Erdos Renyi Random Graph Model.

The original Erdos-Renyi graph model has two input parameters: the total number of nodes \(n\) and the probability of connection \(p\). Basically, we include the edge \((i,j)\) in the graph with probability \(p\) and the edges are all independent from each other. Equivalently, we have that for all \(1\leq i<j \leq n\),

\[ \mathbb{P}[(i,j)\in E] = p.\]

We visualize a simulation of the Erdos-Renyi random graph model in the following code chunk.

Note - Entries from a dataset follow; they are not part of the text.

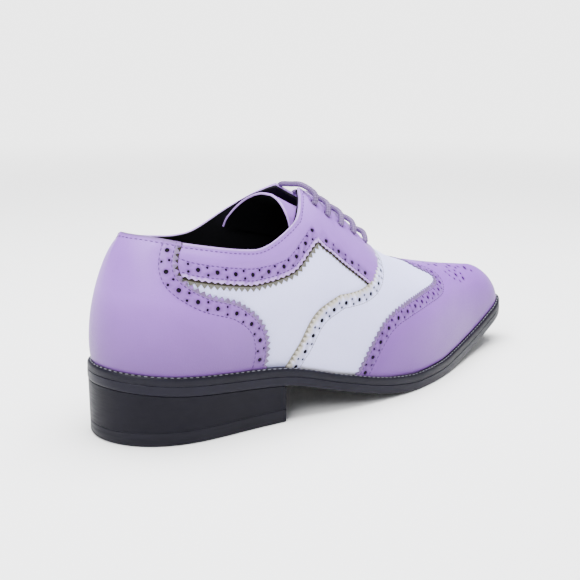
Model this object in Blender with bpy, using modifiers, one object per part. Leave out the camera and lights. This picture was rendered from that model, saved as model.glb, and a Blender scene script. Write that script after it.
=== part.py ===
"""A right oxford in two colours: white quarters and vamp, lavender counter, collar and winged toe.

Heel at -X, toe at +X, outer (lateral) side at -Y, floor at Z = 0. Sizes are in metres.
Every piece of the upper lies on one wall form, which is worked out from the named sizes below.
"""
from math import atan2, cos, pi, radians, sin

import bmesh
import bpy
import numpy as np
from mathutils import Vector
from mathutils.geometry import delaunay_2d_cdt

# Sizes of the sole and heel
SOLE_LENGTH = 0.290
BALL_WIDTH = 0.098
HEEL_HEIGHT = 0.028
TOP_LIFT = 0.007
HEEL_BREAST = 0.086
OUTSOLE_THICKNESS = 0.005
WELT_THICKNESS = 0.004
TOE_SPRING = 0.0195
WELT_REACH = 0.0035
EDGE_ROUND = 0.0008
INSOLE_THICKNESS = 0.003

# Sizes of the upper
INSTEP_RISE = 0.094
SIDE_BULGE = 0.004
LINED_WALL = 0.0016
OVERLAY_LEATHER = 0.0011
COLLAR_LEATHER = 0.0008
TONGUE_THICKNESS = 0.0024
TONGUE_REACH = 0.016

# Sizes of the lacing
LACE_DIAMETER = 0.0032
EYELET_DIAMETER = 0.0042
LACE_LIFT = 0.0042

# Clearances between pieces that meet
SEAT = 0.00035
LEATHER_SEAT = 0.0005
INSOLE_CLEARANCE = 0.0020
TONGUE_CLEARANCE = 0.0010

LATERAL, MEDIAL = -1, 1
BAND = OUTSOLE_THICKNESS + WELT_THICKNESS


def table(columns, *rows):
    """Rows of numbers as one array for each named column."""
    return {name: np.array([row[i] for row in rows], float) for i, name in enumerate(columns.split())}


# Outline of the sole: along as a share of its length, half widths as shares of the ball width
PLAN = table(
    "along lateral medial",
    (0.012, 0.158, 0.122), (0.045, 0.282, 0.226), (0.100, 0.370, 0.300), (0.200, 0.408, 0.345),
    (0.300, 0.430, 0.335), (0.420, 0.486, 0.300), (0.520, 0.504, 0.350), (0.600, 0.486, 0.430),
    (0.670, 0.436, 0.470), (0.760, 0.335, 0.430), (0.850, 0.228, 0.325), (0.930, 0.148, 0.215),
    (0.980, 0.080, 0.118))

# Underside: along, share of the heel height, share of the toe spring
UNDERSIDE = table(
    "along heel toe",
    (0.00, 1.000, 0), (0.10, 0.875, 0), (0.20, 0.785, 0), (0.30, 0.685, 0), (0.42, 0.360, 0),
    (0.54, 0.075, 0), (0.61, 0, 0), (0.69, 0, 0), (0.76, 0, 0.09), (0.85, 0, 0.30), (0.93, 0, 0.64),
    (1.00, 0, 1.00))

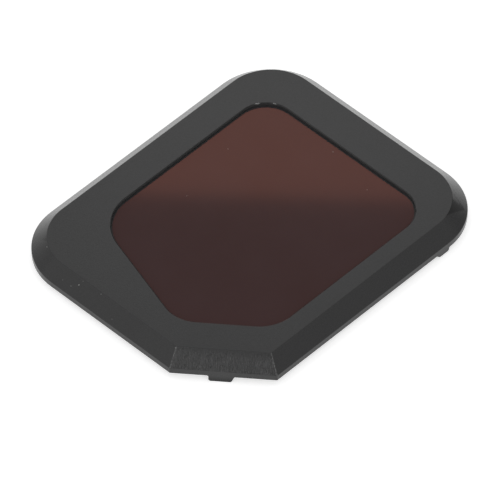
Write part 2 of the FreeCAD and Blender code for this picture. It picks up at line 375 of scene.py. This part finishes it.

#########################################################
## Step 1: create the adjacency matrix.
#########################################################

n = 100   # n = total node count.
c = 3     # c = average degree.
p = c/n   # p = connection probability.

adj = matrix(0, n, n)     # We create an adjacency matrix.
                          # We start with no connections.

for(.i in 2:n){
  for(.j in 1:(.i-1)){    # For each pair of vertices (.i, .j):
    adj[.i, .j] = rbinom(1,1, p) # we add the edge with probability p戼㸴.
    
  }
}
adjsymm = adj + t(adj)

#########################################################
## Paso 2: Visualizing the graph with igraph package.
#########################################################

ErdosRenyi = graph_from_adjacency_matrix(adjsymm) # This command creates the graph object based on the adjacency matrix.


V(ErdosRenyi)$size <- 5                       # Specify visual parameters.
V(ErdosRenyi)$color <- rep("orange", n)       # for the graph.
V(ErdosRenyi)$label <- ""                     
V(ErdosRenyi)$frame.color <- "white"          
E(ErdosRenyi)$arrow.mode <- 0
lw <- layout_with_fr(ErdosRenyi)

title = paste0("Erdos-Renyi Random Graph ",   # Plot title.
               "(n = ", n, 
               ", p = ", p, ")")

plot(ErdosRenyi, layout = lw, main = title)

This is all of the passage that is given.